Problem requirements: Provide the records once more, identical to the original.

Given entries:
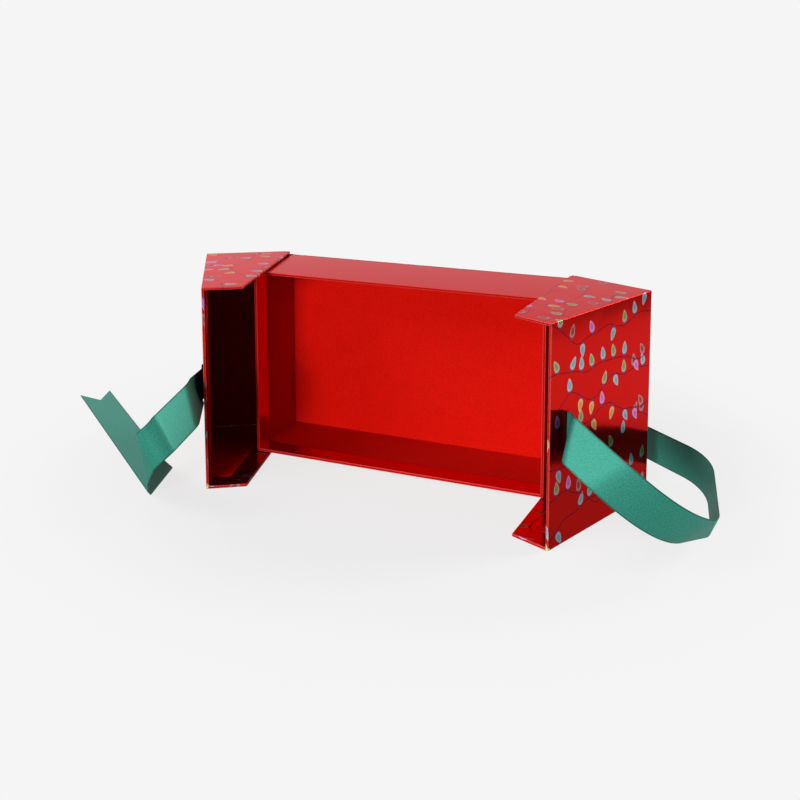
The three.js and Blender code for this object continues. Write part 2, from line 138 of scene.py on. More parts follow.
def garland_string(tree, sheet, row):
    """One string of light bulbs along a flat sheet in millimetres, in the row with the given number.
    Gives how much of a point its line, its caps, its bulbs and their rims cover, and their colour."""
    axes = add(tree, "SeparateXYZ", {0: sheet})
    column = add(tree, "Math", {0: axes.outputs["X"], 1: bulb_spacing}, operation="DIVIDE")
    whole = add(tree, "Math", {0: column.outputs[0]}, operation="FLOOR")
    middle = add(tree, "Math", {0: whole.outputs[0], 1: bulb_spacing, 2: bulb_spacing / 2},
                 operation="MULTIPLY_ADD")
    nominal = add(tree, "Math", {0: row, 1: string_pitch}, operation="MULTIPLY")

    def string_height(x):
        place = add(tree, "CombineXYZ", {"X": x, "Y": nominal.outputs[0]})
        # each string swings by up to 9 mm over about 45 mm, in its own way
        scaled = add(tree, "VectorMath", {0: place.outputs[0], 1: (1 / 43, 7.31, 0.0)}, operation="MULTIPLY")
        swing = add(tree, "TexNoise", {"Vector": scaled.outputs[0], "Scale": 1.0, "Detail": 0.6},
                    noise_dimensions="2D")
        centred = add(tree, "Math", {0: swing.outputs["Fac"], 1: string_swing, 2: -string_swing / 2},
                      operation="MULTIPLY_ADD")
        return add(tree, "Math", {0: centred.outputs[0], 1: nominal.outputs[0]}).outputs[0]

    # the string is a line 0.6 mm wide
    off_string = add(tree, "Math", {0: axes.outputs["Y"], 1: string_height(axes.outputs["X"])},
                     operation="SUBTRACT")
    string_off = add(tree, "Math", {0: off_string.outputs[0]}, operation="ABSOLUTE")
    string = add(tree, "MapRange", {"Value": string_off.outputs[0], "From Min": 0.42, "From Max": 0.18})
    # each cell along the row draws its own bulb: whether it stands or hangs, shows at all, and leans
    cell = add(tree, "CombineXYZ", {"X": whole.outputs[0], "Y": row})
    chance = add(tree, "TexWhiteNoise", {"Vector": cell.outputs[0]}, noise_dimensions="2D")
    pick = add(tree, "SeparateColor", {0: chance.outputs["Color"]})
    stands = add(tree, "Math", {0: pick.outputs["Red"], 1: hanging_share}, operation="GREATER_THAN")
    side = add(tree, "Math", {0: stands.outputs[0], 1: 2.0, 2: -1.0}, operation="MULTIPLY_ADD")
    shown = add(tree, "Math", {0: pick.outputs["Blue"], 1: missing_share}, operation="GREATER_THAN")
    lean = add(tree, "Math", {0: pick.outputs["Green"], 1: 2 * most_lean, 2: -most_lean},
               operation="MULTIPLY_ADD")
    beside = add(tree, "Math", {0: axes.outputs["X"], 1: middle.outputs[0]}, operation="SUBTRACT")
    above = add(tree, "Math", {0: axes.outputs["Y"], 1: string_height(middle.outputs[0])},
                operation="SUBTRACT")
    out = add(tree, "Math", {0: above.outputs[0], 1: side.outputs[0]}, operation="MULTIPLY")
    flat = add(tree, "CombineXYZ", {"X": beside.outputs[0], "Y": out.outputs[0]})
    turned = add(tree, "VectorRotate", {"Vector": flat.outputs[0], "Angle": lean.outputs[0]},
                 rotation_type="Z_AXIS")
    place = add(tree, "SeparateXYZ", {0: turned.outputs[0]})
    # a bulb is 8.8 mm long and 5.3 mm wide, full near its cap and drawn in towards its tip
    length_share = add(tree, "Math", {0: place.outputs["Y"], 1: 1 / bulb_half_length,
                                      2: -bulb_from_string / bulb_half_length}, operation="MULTIPLY_ADD")
    taper = add(tree, "Math", {0: length_share.outputs[0], 1: -bulb_taper, 2: bulb_half_width},
                operation="MULTIPLY_ADD")
    width_share = add(tree, "Math", {0: place.outputs["X"], 1: taper.outputs[0]}, operation="DIVIDE")
    spot = add(tree, "CombineXYZ", {"X": width_share.outputs[0], "Y": length_share.outputs[0]})
    reach = add(tree, "VectorMath", {0: spot.outputs[0]}, operation="LENGTH")
    outline = add(tree, "MapRange", {"Value": reach.outputs["Value"], "From Min": 1.0, "From Max": 0.94})
    bulb = add(tree, "Math", {0: outline.outputs[0], 1: shown.outputs[0]}, operation="MULTIPLY")
    rim = add(tree, "MapRange", {"Value": reach.outputs["Value"], "From Min": 0.45, "From Max": 0.7})
    cap_across = add(tree, "Math", {0: place.outputs["X"]}, operation="ABSOLUTE")
    cap_narrow = add(tree, "Math", {0: cap_across.outputs[0], 1: cap_half}, operation="LESS_THAN")
    cap_middle = add(tree, "Math", {0: place.outputs["Y"], 1: cap_from_string, 2: cap_half},
                     operation="COMPARE")
    cap_whole = add(tree, "Math", {0: cap_narrow.outputs[0], 1: cap_middle.outputs[0]}, operation="MULTIPLY")
    cap = add(tree, "Math", {0: cap_whole.outputs[0], 1: shown.outputs[0]}, operation="MULTIPLY")
    inks = add(tree, "ValToRGB", {"Fac": chance.outputs["Value"]})
    inks.color_ramp.interpolation = "CONSTANT"
    for i, colour in enumerate(bulb_inks):
        stop = inks.color_ramp.elements[i] if i < 2 else inks.color_ramp.elements.new(1)
        stop.position = i / len(bulb_inks)
        stop.color = linear(colour)
    return {"string": string.outputs[0], "cap": cap.outputs[0], "bulb": bulb.outputs[0],
            "rim": rim.outputs[0], "ink": inks.outputs["Color"]}


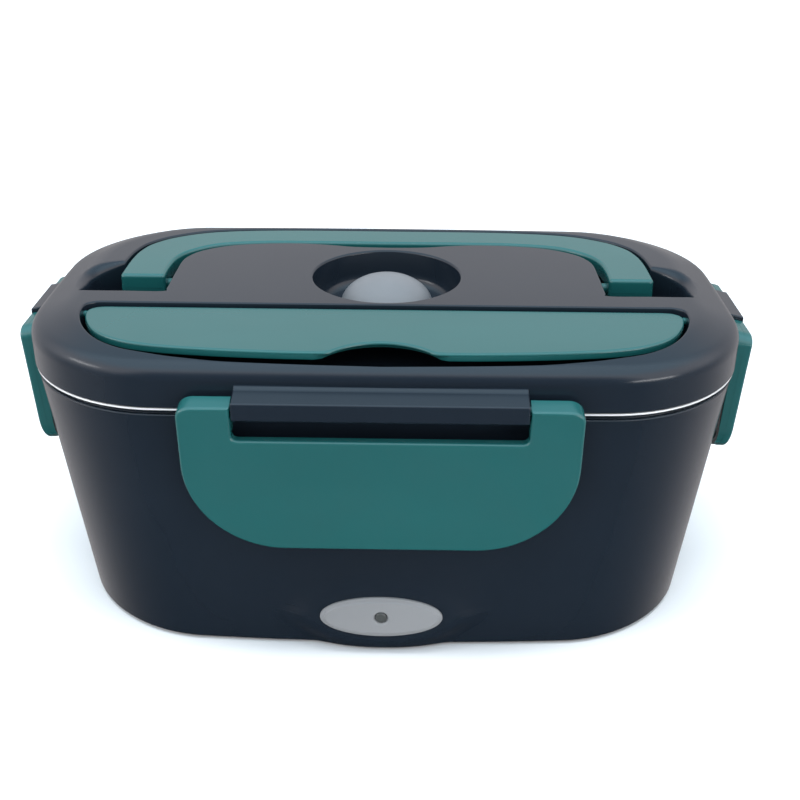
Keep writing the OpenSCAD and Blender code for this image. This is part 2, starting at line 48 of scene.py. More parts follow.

Answer:
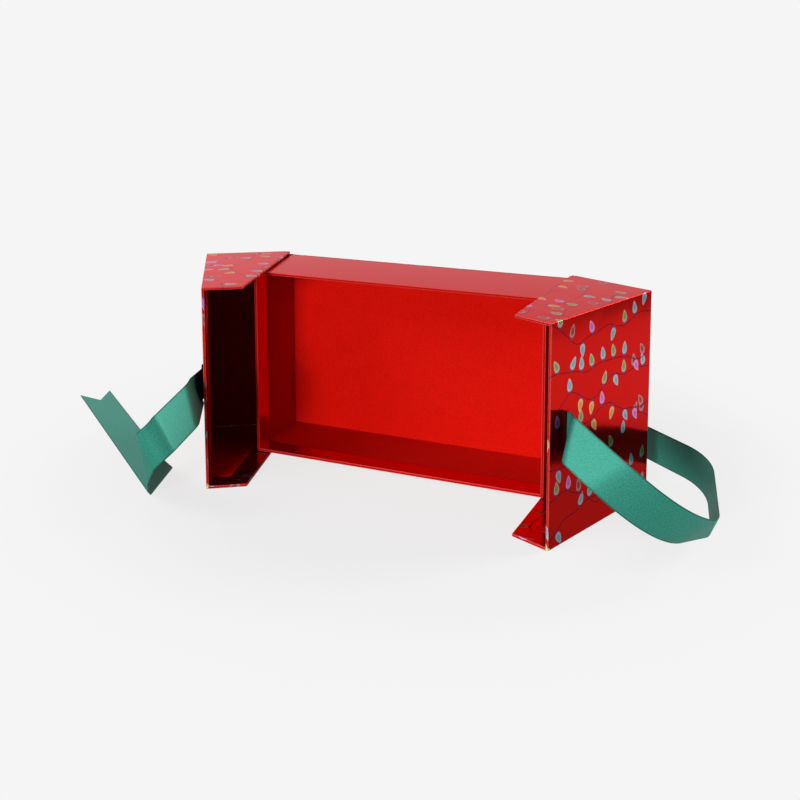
The three.js and Blender code for this object continues. Write part 2, from line 138 of scene.py on. More parts follow.
def garland_string(tree, sheet, row):
    """One string of light bulbs along a flat sheet in millimetres, in the row with the given number.
    Gives how much of a point its line, its caps, its bulbs and their rims cover, and their colour."""
    axes = add(tree, "SeparateXYZ", {0: sheet})
    column = add(tree, "Math", {0: axes.outputs["X"], 1: bulb_spacing}, operation="DIVIDE")
    whole = add(tree, "Math", {0: column.outputs[0]}, operation="FLOOR")
    middle = add(tree, "Math", {0: whole.outputs[0], 1: bulb_spacing, 2: bulb_spacing / 2},
                 operation="MULTIPLY_ADD")
    nominal = add(tree, "Math", {0: row, 1: string_pitch}, operation="MULTIPLY")

    def string_height(x):
        place = add(tree, "CombineXYZ", {"X": x, "Y": nominal.outputs[0]})
        # each string swings by up to 9 mm over about 45 mm, in its own way
        scaled = add(tree, "VectorMath", {0: place.outputs[0], 1: (1 / 43, 7.31, 0.0)}, operation="MULTIPLY")
        swing = add(tree, "TexNoise", {"Vector": scaled.outputs[0], "Scale": 1.0, "Detail": 0.6},
                    noise_dimensions="2D")
        centred = add(tree, "Math", {0: swing.outputs["Fac"], 1: string_swing, 2: -string_swing / 2},
                      operation="MULTIPLY_ADD")
        return add(tree, "Math", {0: centred.outputs[0], 1: nominal.outputs[0]}).outputs[0]

    # the string is a line 0.6 mm wide
    off_string = add(tree, "Math", {0: axes.outputs["Y"], 1: string_height(axes.outputs["X"])},
                     operation="SUBTRACT")
    string_off = add(tree, "Math", {0: off_string.outputs[0]}, operation="ABSOLUTE")
    string = add(tree, "MapRange", {"Value": string_off.outputs[0], "From Min": 0.42, "From Max": 0.18})
    # each cell along the row draws its own bulb: whether it stands or hangs, shows at all, and leans
    cell = add(tree, "CombineXYZ", {"X": whole.outputs[0], "Y": row})
    chance = add(tree, "TexWhiteNoise", {"Vector": cell.outputs[0]}, noise_dimensions="2D")
    pick = add(tree, "SeparateColor", {0: chance.outputs["Color"]})
    stands = add(tree, "Math", {0: pick.outputs["Red"], 1: hanging_share}, operation="GREATER_THAN")
    side = add(tree, "Math", {0: stands.outputs[0], 1: 2.0, 2: -1.0}, operation="MULTIPLY_ADD")
    shown = add(tree, "Math", {0: pick.outputs["Blue"], 1: missing_share}, operation="GREATER_THAN")
    lean = add(tree, "Math", {0: pick.outputs["Green"], 1: 2 * most_lean, 2: -most_lean},
               operation="MULTIPLY_ADD")
    beside = add(tree, "Math", {0: axes.outputs["X"], 1: middle.outputs[0]}, operation="SUBTRACT")
    above = add(tree, "Math", {0: axes.outputs["Y"], 1: string_height(middle.outputs[0])},
                operation="SUBTRACT")
    out = add(tree, "Math", {0: above.outputs[0], 1: side.outputs[0]}, operation="MULTIPLY")
    flat = add(tree, "CombineXYZ", {"X": beside.outputs[0], "Y": out.outputs[0]})
    turned = add(tree, "VectorRotate", {"Vector": flat.outputs[0], "Angle": lean.outputs[0]},
                 rotation_type="Z_AXIS")
    place = add(tree, "SeparateXYZ", {0: turned.outputs[0]})
    # a bulb is 8.8 mm long and 5.3 mm wide, full near its cap and drawn in towards its tip
    length_share = add(tree, "Math", {0: place.outputs["Y"], 1: 1 / bulb_half_length,
                                      2: -bulb_from_string / bulb_half_length}, operation="MULTIPLY_ADD")
    taper = add(tree, "Math", {0: length_share.outputs[0], 1: -bulb_taper, 2: bulb_half_width},
                operation="MULTIPLY_ADD")
    width_share = add(tree, "Math", {0: place.outputs["X"], 1: taper.outputs[0]}, operation="DIVIDE")
    spot = add(tree, "CombineXYZ", {"X": width_share.outputs[0], "Y": length_share.outputs[0]})
    reach = add(tree, "VectorMath", {0: spot.outputs[0]}, operation="LENGTH")
    outline = add(tree, "MapRange", {"Value": reach.outputs["Value"], "From Min": 1.0, "From Max": 0.94})
    bulb = add(tree, "Math", {0: outline.outputs[0], 1: shown.outputs[0]}, operation="MULTIPLY")
    rim = add(tree, "MapRange", {"Value": reach.outputs["Value"], "From Min": 0.45, "From Max": 0.7})
    cap_across = add(tree, "Math", {0: place.outputs["X"]}, operation="ABSOLUTE")
    cap_narrow = add(tree, "Math", {0: cap_across.outputs[0], 1: cap_half}, operation="LESS_THAN")
    cap_middle = add(tree, "Math", {0: place.outputs["Y"], 1: cap_from_string, 2: cap_half},
                     operation="COMPARE")
    cap_whole = add(tree, "Math", {0: cap_narrow.outputs[0], 1: cap_middle.outputs[0]}, operation="MULTIPLY")
    cap = add(tree, "Math", {0: cap_whole.outputs[0], 1: shown.outputs[0]}, operation="MULTIPLY")
    inks = add(tree, "ValToRGB", {"Fac": chance.outputs["Value"]})
    inks.color_ramp.interpolation = "CONSTANT"
    for i, colour in enumerate(bulb_inks):
        stop = inks.color_ramp.elements[i] if i < 2 else inks.color_ramp.elements.new(1)
        stop.position = i / len(bulb_inks)
        stop.color = linear(colour)
    return {"string": string.outputs[0], "cap": cap.outputs[0], "bulb": bulb.outputs[0],
            "rim": rim.outputs[0], "ink": inks.outputs["Color"]}


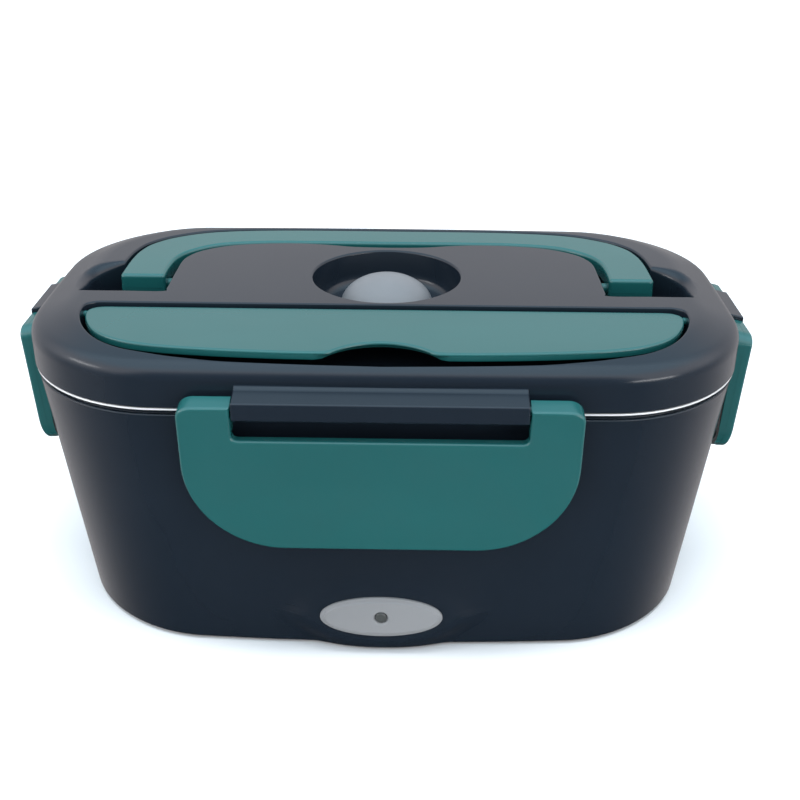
Keep writing the OpenSCAD and Blender code for this image. This is part 2, starting at line 48 of scene.py. More parts follow.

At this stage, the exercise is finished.